Even if you were already aware that “channeled scablands” is simply a descriptive name for the flood-scoured landscape to our west, these words still contain no romantic poetry. Let me put it this way: No developer is ever, EVER, going to name his subdivision The Channeled Scablands Chateaus.
However, after spending a couple of days exploring the country south of Sprague, east of St. John and north of not much, I want to speak out in praise of the channeled scablands.
The channeled scablands are, in fact, beautiful this time of year. They are green with new grass and scented with sage. Look closely and you’ll find wildflowers everywhere. The jagged black hunks of exposed basalt – the “scabs” themselves – provide what an artist would call contrast and texture.
Still, I will admit that the channeled scablands might have trouble competing, in the beauty department, with the Grand Tetons or the Grand Canyon or even Grand Avenue where it touches Manito Park. But few places in the West can compete with it when it comes to the richness of the wildlife.
That’s right, I said “wildlife.” Out in the middle of the barren nothing.
If you want to see birds and critters of all kinds, especially this time of year, you need to point yourself away from the mountains. Find yourself a little creek in the channeled scablands and you’ll discover something surprising: This is where Noah should have gone to stock his ark.
Put yourself in the mind of a bird, especially a migrating bird. You’re flying north over a lot of desert and a lot of farmland and suddenly, in the middle of nowhere, you see a beautiful stretch of oasis with everything you need: Water, fruit, bugs, bushes, trees, and cliffs to perch on. You’re going to hang out there as long as you can.

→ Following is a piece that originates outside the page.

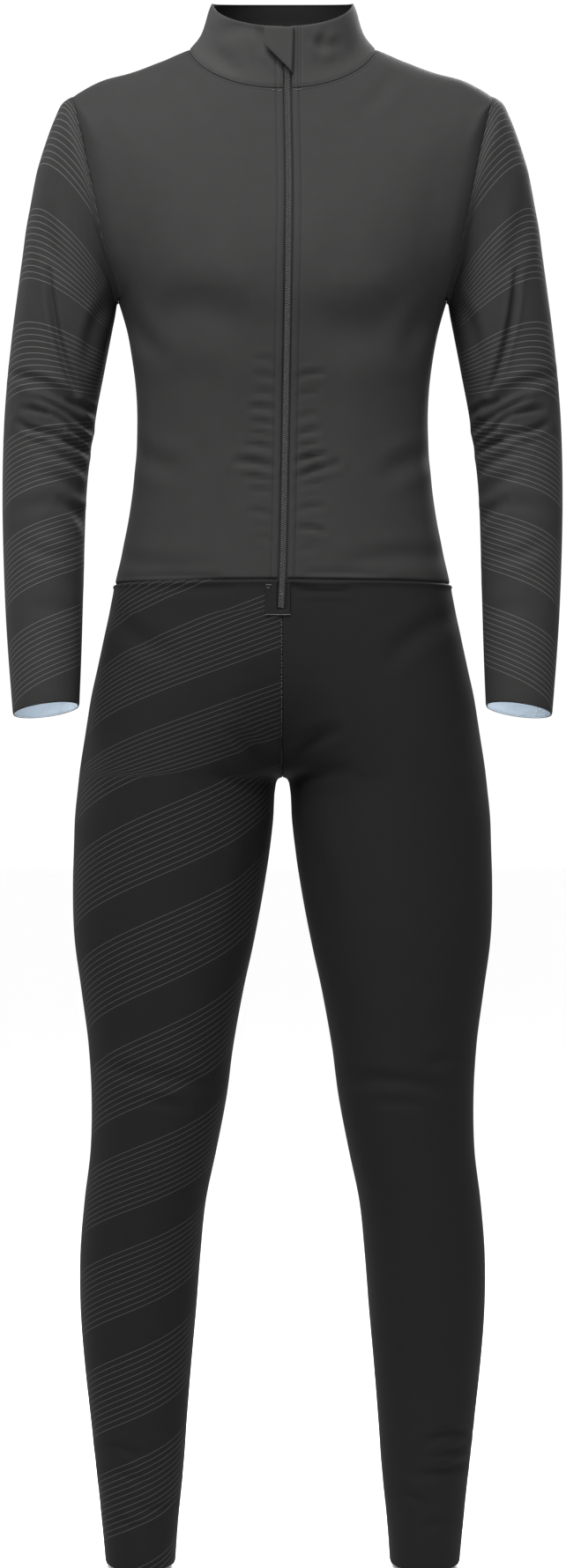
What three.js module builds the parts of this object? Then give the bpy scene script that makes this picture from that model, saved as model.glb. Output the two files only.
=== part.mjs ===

A little stretch of creek-bottom land in the middle of the channeled scablands has clear-running spring water, huge meadows of waist-high grass, bushes of all kinds, from wild rose to willows, and enough chokecherry and cottonwood trees to keep the woodpeckers and owls happy.
On our last trek up a scabland creek, seagulls and terns were swooping over the water as happy as if they were on Puget Sound. An owl flew off from a thicket of trees. Hawks and falcons did stunt flights overhead, streaking across the basalt cliffs.

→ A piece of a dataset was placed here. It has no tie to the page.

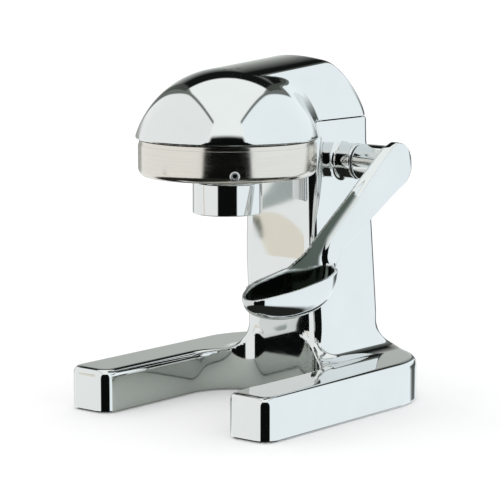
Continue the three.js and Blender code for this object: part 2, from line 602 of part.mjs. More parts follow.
function scoopSolid(shrink) {
  const [a, b, c] = SCOOP_SIZE.map((size) => size - shrink);
  const ball = new THREE.SphereGeometry(1, 28, 16).rotateX(Math.PI / 2).scale(a, b, c);
  return solid(ball.translate(...SCOOP_CENTRE));
}
const rimCut = new THREE.BoxGeometry(90, 200, 60).translate(0, 0, 30 + RIM_RISE);
rimCut.rotateX(THREE.MathUtils.degToRad(RIM_SLOPE)).translate(...SCOOP_CENTRE);
const scoopHollow = scoopSolid(SCOOP_WALL);
const scoop = cut(scoopSolid(0), solid(rimCut));
let lever = cut(join(scoop, arm), scoopHollow);
lever = cut(join(lever, leverHub), leverBore, setScrewHole);
place('lever', lever, chrome);
const setScrew = barZ(2.6, PIVOT_Z - 12.6, PIVOT_Z - SHAFT_RADIUS + 0.6, SET_SCREW_X, PIVOT_Y, 12);
place('lever_set_screw', setScrew, steel);

root.position.set(...ORIGIN).negate();

export default root;
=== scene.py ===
"""Looks of the citrus press: castings, lathe-turned parts, materials, studio light and camera.

Lengths in the shape functions are millimetres in the drawing's own frame: x = 0 is the middle of
the foot, y = 0 the front of the CAD foot and z = 0 the table. built() takes them to the row frame
in metres.
"""
import json
import math

import bpy
import numpy as np
from mathutils import Matrix, Vector


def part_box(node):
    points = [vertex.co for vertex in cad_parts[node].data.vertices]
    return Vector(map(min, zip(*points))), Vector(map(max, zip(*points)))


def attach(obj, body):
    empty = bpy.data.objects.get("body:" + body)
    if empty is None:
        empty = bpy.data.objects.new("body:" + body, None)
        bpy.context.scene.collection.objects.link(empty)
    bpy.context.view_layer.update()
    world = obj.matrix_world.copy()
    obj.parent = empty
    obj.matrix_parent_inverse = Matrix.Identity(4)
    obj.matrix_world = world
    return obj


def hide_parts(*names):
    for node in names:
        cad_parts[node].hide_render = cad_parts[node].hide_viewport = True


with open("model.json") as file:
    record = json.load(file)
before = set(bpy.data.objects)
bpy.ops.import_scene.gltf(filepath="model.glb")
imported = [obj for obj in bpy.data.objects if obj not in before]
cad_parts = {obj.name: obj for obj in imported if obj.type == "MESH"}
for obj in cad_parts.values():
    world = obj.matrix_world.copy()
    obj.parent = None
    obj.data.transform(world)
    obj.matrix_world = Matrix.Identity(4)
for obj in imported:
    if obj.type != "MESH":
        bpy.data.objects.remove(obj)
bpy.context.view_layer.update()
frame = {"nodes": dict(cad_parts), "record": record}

SCENE = bpy.context.scene

body_lo, body_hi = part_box("body_casting")
MM = 0.001
FOOT_HALF = (body_hi[0] - body_lo[0]) / 2 / MM
ORIGIN = np.array([(body_lo[0] + body_hi[0]) / 2, body_lo[1], 0.0])

# ---------------------------------------------------------------- the drawing's dimensions
FOOT_FRONT = -3.5
FOOT_BACK = 216.0
FOOT_TOP = 32.4
FOOT_BOTTOM = 0.4
FOOT_EDGE = 5.5             # rounding of the foot's top edge
ARM_WIDTH = 40.0
ARM_CORNER = 12.0
SLOT_END = 132.0
SLOT_RADIUS = 39.0
SLOT_EDGE = 0.8             # rounding of the slot's edge below the column
BACK_RADIUS = 61.0
CAST_WALL = 4.0
COLUMN_FRONT = 127.5
COLUMN_BACK = 199.5
COLUMN_HALF = 37.5          # half its width at the base
COLUMN_FOOT = FOOT_TOP - 10
COLUMN_FLARE = 21.0         # fillet between column and foot
COLUMN_TOP = 212.0
PIVOT_Y, PIVOT_Z = 162.0, 181.0
BOSS_RADIUS = 13.5
BOSS_END = 51.0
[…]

At one point, my daughter and I stopped and just listened to the bird songs. It sounded like a symphony tuning up: The warblers twittered to our left, the meadowlarks trilled arias to our right, the swallows squeaked above us and a pheasant made a klaxon noise below us. I couldn’t have blocked out this bird symphony with a pair of aviation earmuffs, assuming I would even want to.
And that bounty is nothing compared to what you’ll find in the hundreds of ponds and small lakes scattered across the channeled scablands. On these little potholes, you’ll find thousands of water birds: the ducks, the geese, the swans, the avocets, the phalaropes, and all of those wading birds that most of us just call sandpipers.
The ponds and creeks are loaded with fish, frogs and salamanders. Meanwhile, if you walk up a channeled scabland valley, chances are you will scare up a surprising number of bigger critters. Deer are everywhere. Badger holes puncture the meadows. Coyotes will eye you warily.
I can’t believe I once thought that the channeled scablands were dead. I can’t believe I once thought that the mountains were the only interesting part of our landscape.
OK, I’ve talked myself in to it. If I ever do find lots for sale, I’m putting a down payment on The Channeled Scabland Chateaus.